Repeat each line exactly, leaving nothing out.

DATASET SECTION:
[START]
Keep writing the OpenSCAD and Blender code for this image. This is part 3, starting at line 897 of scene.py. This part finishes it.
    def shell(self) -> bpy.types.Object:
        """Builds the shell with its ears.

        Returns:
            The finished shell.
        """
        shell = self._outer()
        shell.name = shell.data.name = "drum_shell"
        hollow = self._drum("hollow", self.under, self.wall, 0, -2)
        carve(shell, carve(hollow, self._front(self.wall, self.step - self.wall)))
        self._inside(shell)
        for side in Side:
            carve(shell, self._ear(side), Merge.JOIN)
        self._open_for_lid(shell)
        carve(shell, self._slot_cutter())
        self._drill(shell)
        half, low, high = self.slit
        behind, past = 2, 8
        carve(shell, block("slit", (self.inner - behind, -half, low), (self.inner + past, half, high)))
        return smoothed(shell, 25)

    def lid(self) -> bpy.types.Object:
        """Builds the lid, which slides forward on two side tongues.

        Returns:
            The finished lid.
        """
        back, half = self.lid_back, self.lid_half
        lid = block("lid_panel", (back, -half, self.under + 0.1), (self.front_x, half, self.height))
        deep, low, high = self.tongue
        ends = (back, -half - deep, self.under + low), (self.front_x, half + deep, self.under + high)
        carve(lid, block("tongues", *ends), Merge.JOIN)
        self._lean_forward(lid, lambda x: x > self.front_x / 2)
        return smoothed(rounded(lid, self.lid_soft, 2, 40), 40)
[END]
FINISHED EXERCISE:
Keep writing the OpenSCAD and Blender code for this image. This is part 3, starting at line 897 of scene.py. This part finishes it.
    def shell(self) -> bpy.types.Object:
        """Builds the shell with its ears.

        Returns:
            The finished shell.
        """
        shell = self._outer()
        shell.name = shell.data.name = "drum_shell"
        hollow = self._drum("hollow", self.under, self.wall, 0, -2)
        carve(shell, carve(hollow, self._front(self.wall, self.step - self.wall)))
        self._inside(shell)
        for side in Side:
            carve(shell, self._ear(side), Merge.JOIN)
        self._open_for_lid(shell)
        carve(shell, self._slot_cutter())
        self._drill(shell)
        half, low, high = self.slit
        behind, past = 2, 8
        carve(shell, block("slit", (self.inner - behind, -half, low), (self.inner + past, half, high)))
        return smoothed(shell, 25)

    def lid(self) -> bpy.types.Object:
        """Builds the lid, which slides forward on two side tongues.

        Returns:
            The finished lid.
        """
        back, half = self.lid_back, self.lid_half
        lid = block("lid_panel", (back, -half, self.under + 0.1), (self.front_x, half, self.height))
        deep, low, high = self.tongue
        ends = (back, -half - deep, self.under + low), (self.front_x, half + deep, self.under + high)
        carve(lid, block("tongues", *ends), Merge.JOIN)
        self._lean_forward(lid, lambda x: x > self.front_x / 2)
        return smoothed(rounded(lid, self.lid_soft, 2, 40), 40)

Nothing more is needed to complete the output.